# DATA LINES start

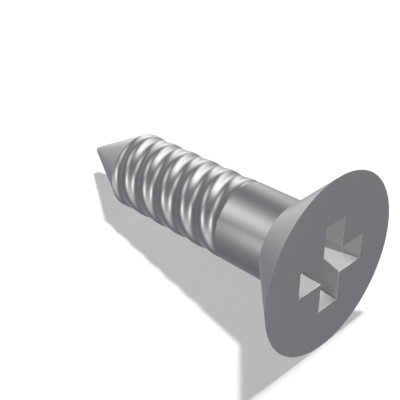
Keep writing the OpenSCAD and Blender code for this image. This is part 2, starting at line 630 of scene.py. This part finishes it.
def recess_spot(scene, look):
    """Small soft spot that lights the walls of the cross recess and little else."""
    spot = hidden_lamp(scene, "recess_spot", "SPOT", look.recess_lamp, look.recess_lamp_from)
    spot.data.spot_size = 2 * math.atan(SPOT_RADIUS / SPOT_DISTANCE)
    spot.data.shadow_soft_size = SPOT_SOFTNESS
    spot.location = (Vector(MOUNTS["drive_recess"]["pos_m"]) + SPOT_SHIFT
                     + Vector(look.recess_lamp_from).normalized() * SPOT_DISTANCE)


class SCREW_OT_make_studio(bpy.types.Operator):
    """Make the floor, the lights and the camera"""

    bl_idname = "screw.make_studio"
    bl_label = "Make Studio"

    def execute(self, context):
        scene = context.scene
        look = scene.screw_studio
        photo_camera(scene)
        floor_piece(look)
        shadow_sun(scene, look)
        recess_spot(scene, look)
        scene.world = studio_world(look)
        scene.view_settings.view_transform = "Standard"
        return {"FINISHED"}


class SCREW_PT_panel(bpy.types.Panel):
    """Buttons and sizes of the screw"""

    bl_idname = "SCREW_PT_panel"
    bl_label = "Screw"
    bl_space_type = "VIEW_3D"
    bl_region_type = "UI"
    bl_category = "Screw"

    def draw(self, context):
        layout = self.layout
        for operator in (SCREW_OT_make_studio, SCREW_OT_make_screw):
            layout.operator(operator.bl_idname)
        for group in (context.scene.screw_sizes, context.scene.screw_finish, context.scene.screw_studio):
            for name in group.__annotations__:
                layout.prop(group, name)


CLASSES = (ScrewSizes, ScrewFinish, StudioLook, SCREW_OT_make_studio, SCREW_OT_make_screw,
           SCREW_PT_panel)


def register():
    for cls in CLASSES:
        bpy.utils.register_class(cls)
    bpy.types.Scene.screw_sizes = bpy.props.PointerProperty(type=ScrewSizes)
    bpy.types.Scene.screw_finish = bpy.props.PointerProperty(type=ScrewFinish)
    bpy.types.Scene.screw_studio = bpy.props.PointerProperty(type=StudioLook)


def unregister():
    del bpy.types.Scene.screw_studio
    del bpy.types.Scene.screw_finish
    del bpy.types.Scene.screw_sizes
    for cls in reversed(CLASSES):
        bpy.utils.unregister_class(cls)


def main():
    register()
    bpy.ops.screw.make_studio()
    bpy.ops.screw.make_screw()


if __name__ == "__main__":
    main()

# DATA LINES end

## CHALLENGE
From the listing above, extract every line exactly as it stands.

## WRITTEN SOLUTION
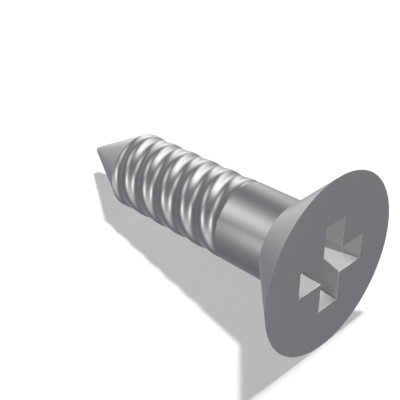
Keep writing the OpenSCAD and Blender code for this image. This is part 2, starting at line 630 of scene.py. This part finishes it.
def recess_spot(scene, look):
    """Small soft spot that lights the walls of the cross recess and little else."""
    spot = hidden_lamp(scene, "recess_spot", "SPOT", look.recess_lamp, look.recess_lamp_from)
    spot.data.spot_size = 2 * math.atan(SPOT_RADIUS / SPOT_DISTANCE)
    spot.data.shadow_soft_size = SPOT_SOFTNESS
    spot.location = (Vector(MOUNTS["drive_recess"]["pos_m"]) + SPOT_SHIFT
                     + Vector(look.recess_lamp_from).normalized() * SPOT_DISTANCE)


class SCREW_OT_make_studio(bpy.types.Operator):
    """Make the floor, the lights and the camera"""

    bl_idname = "screw.make_studio"
    bl_label = "Make Studio"

    def execute(self, context):
        scene = context.scene
        look = scene.screw_studio
        photo_camera(scene)
        floor_piece(look)
        shadow_sun(scene, look)
        recess_spot(scene, look)
        scene.world = studio_world(look)
        scene.view_settings.view_transform = "Standard"
        return {"FINISHED"}


class SCREW_PT_panel(bpy.types.Panel):
    """Buttons and sizes of the screw"""

    bl_idname = "SCREW_PT_panel"
    bl_label = "Screw"
    bl_space_type = "VIEW_3D"
    bl_region_type = "UI"
    bl_category = "Screw"

    def draw(self, context):
        layout = self.layout
        for operator in (SCREW_OT_make_studio, SCREW_OT_make_screw):
            layout.operator(operator.bl_idname)
        for group in (context.scene.screw_sizes, context.scene.screw_finish, context.scene.screw_studio):
            for name in group.__annotations__:
                layout.prop(group, name)


CLASSES = (ScrewSizes, ScrewFinish, StudioLook, SCREW_OT_make_studio, SCREW_OT_make_screw,
           SCREW_PT_panel)


def register():
    for cls in CLASSES:
        bpy.utils.register_class(cls)
    bpy.types.Scene.screw_sizes = bpy.props.PointerProperty(type=ScrewSizes)
    bpy.types.Scene.screw_finish = bpy.props.PointerProperty(type=ScrewFinish)
    bpy.types.Scene.screw_studio = bpy.props.PointerProperty(type=StudioLook)


def unregister():
    del bpy.types.Scene.screw_studio
    del bpy.types.Scene.screw_finish
    del bpy.types.Scene.screw_sizes
    for cls in reversed(CLASSES):
        bpy.utils.unregister_class(cls)


def main():
    register()
    bpy.ops.screw.make_studio()
    bpy.ops.screw.make_screw()


if __name__ == "__main__":
    main()